Легли на боевой курс.
Конвой стоял на рейде, огня не открывал. Две тысячи метров, полторы, тысяча... Ни дымка, ни вспышки. Нервы летчиков напряглись до предела.
Лишь когда дистанция сократилась до восьмисот, заговорили орудия эсминца. Следом — и все остальное. Ливень из разноцветных трасс, пучки разрывов, молнии... [327]
Бубликов летел прямо на эсминец, заслонивший собой самый большой из транспортов. Ковтун шел рядом. И нервы фашистов не выдержали: корабль отвернул. Штурманы Александр Королев и Петр Прокопчук сбросили торпеды с дистанции четырехсот метров. По неподвижной цели!
— Очевидно, обе попали, — рассказывал Ковтун. — Такого я еще не видел!
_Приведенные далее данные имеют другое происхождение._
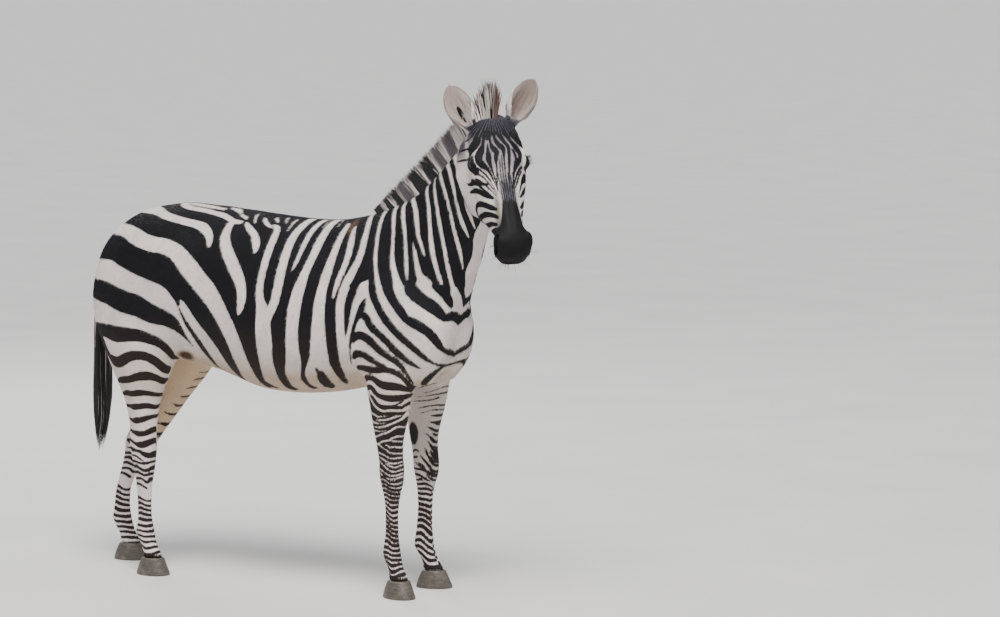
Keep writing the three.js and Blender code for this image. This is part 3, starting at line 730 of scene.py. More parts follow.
# Areas whose ground is white: haunches and hind legs, chest and forelegs
WHITE_REAR_GROUND = [
    (-950, 1070), (-700, 1070), (-650, 1058), (-600, 1041), (-550, 1027), (-500, 1010),
    (-455, 990), (-425, 955), (-400, 945), (-378, 965), (-365, 958), (-345, 925), (-320, 890),
    (-295, 860), (-272, 830), (-256, 800), (-246, 760), (-240, 700), (-240, 0), (-950, 0)]
WHITE_FRONT_GROUND = [
    (200, 0), (240, 600), (255, 740), (252, 840), (250, 890), (246, 940), (243, 990),
    (248, 1040), (325, 1070), (358, 1090), (436, 1062), (484, 1050), (500, 1090), (520, 1092),
    (537, 1074), (565, 1043), (602, 996), (606, 1046), (640, 1060),
    (700, 600), (700, 0)]
BLACK_REAR = [
    [(-860, 1000, 60), (-800, 1003, 68), (-700, 990, 78), (-650, 977, 80), (-600, 963, 80),
     (-550, 953, 78), (-500, 930, 72), (-450, 915, 60), (-420, 900, 50), (-400, 878, 32),
     (-380, 848, 14), (-362, 820, 4)],
    [(-387, 952, 6), (-375, 922, 13), (-362, 895, 18), (-345, 868, 22), (-325, 835, 26),
     (-310, 805, 26), (-298, 775, 22), (-294, 745, 12), (-290, 720, 4)],
    [(-800, 872, 20), (-775, 868, 26), (-750, 862, 42), (-700, 857, 52), (-650, 850, 58),
     (-600, 851, 52), (-550, 850, 44), (-500, 836, 38), (-476, 818, 32), (-466, 795, 22),
     (-466, 770, 12), (-468, 750, 6)],
    [(-745, 845, 30), (-730, 812, 32), (-712, 785, 28), (-695, 772, 20)],
    [(-715, 775, 16), (-700, 770, 20), (-675, 757, 34), (-650, 753, 37), (-625, 760, 38),
     (-600, 772, 36), (-575, 779, 34), (-550, 780, 32), (-525, 776, 32), (-505, 762, 30),
     (-492, 742, 24), (-486, 718, 12)],
    [(-680, 685, 8), (-660, 690, 18), (-640, 694, 26), (-600, 700, 26), (-575, 708, 28),
     (-550, 712, 32), (-525, 712, 30), (-508, 700, 22), (-503, 685, 14)],
    [(-668, 640, 10), (-643, 645, 16), (-625, 649, 22), (-600, 648, 22), (-575, 652, 24),
     (-550, 652, 20), (-530, 646, 18), (-522, 638, 10)],
    [(-650, 602, 10), (-620, 600, 14), (-600, 601, 20), (-575, 604, 18), (-555, 606, 18),
     (-538, 598, 14)],
    [(-660, 553, 6), (-620, 550, 14), (-600, 552, 20), (-575, 557, 18), (-555, 564, 14),
     (-542, 568, 10)],
    [(-655, 512, 8), (-620, 508, 14), (-600, 505, 18), (-575, 506, 16), (-560, 514, 16),
     (-548, 524, 12)],
    [(-665, 480, 10), (-640, 475, 10), (-615, 468, 12), (-598, 466, 18), (-585, 466, 22),
     (-570, 472, 20), (-555, 482, 14)],
    [(-665, 452, 10), (-640, 446, 14), (-615, 444, 10), (-597, 442, 10), (-580, 432, 16),
     (-565, 428, 18), (-555, 436, 14)],
    [(-650, 424, 5), (-620, 424, 7), (-600, 416, 7), (-590, 409, 6)],
    [(-655, 400, 10), (-630, 404, 9), (-600, 400, 8), (-580, 400, 9), (-560, 406, 7)],
    [(-653, 380, 9), (-625, 387, 11), (-605, 380, 10), (-590, 374, 10), (-575, 376, 11),
     (-562, 388, 8)],
    [(-648, 360, 8), (-625, 366, 10), (-605, 362, 9), (-590, 356, 8), (-570, 362, 9)],
    [(-645, 338, 8), (-620, 344, 9), (-600, 342, 8), (-585, 330, 8), (-575, 345, 8)],
    [(-645, 320, 9), (-625, 324, 9), (-605, 320, 8), (-590, 310, 8)],
]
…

Гигантский водяной столб, клубы дыма, вырывающиеся языки пламени... Картина! Должно быть, транспорт был нагружен боеприпасами. А водоизмещение — шесть тысяч! Сразу, конечно, начал тонуть...
По выходе из атаки торпедоносцы были атакованы пятью «мессерами». Обозленные гитлеровские летчики забыли об осторожности. Один приблизился почти вплотную. Стрелки-радисты Игумнов и Янченко, воздушные стрелки Кельманский и Терентьев одновременно открыли огонь. Истребитель задымил, вышел из боя в сопровождении двух других. Оставшаяся пара продолжала преследование.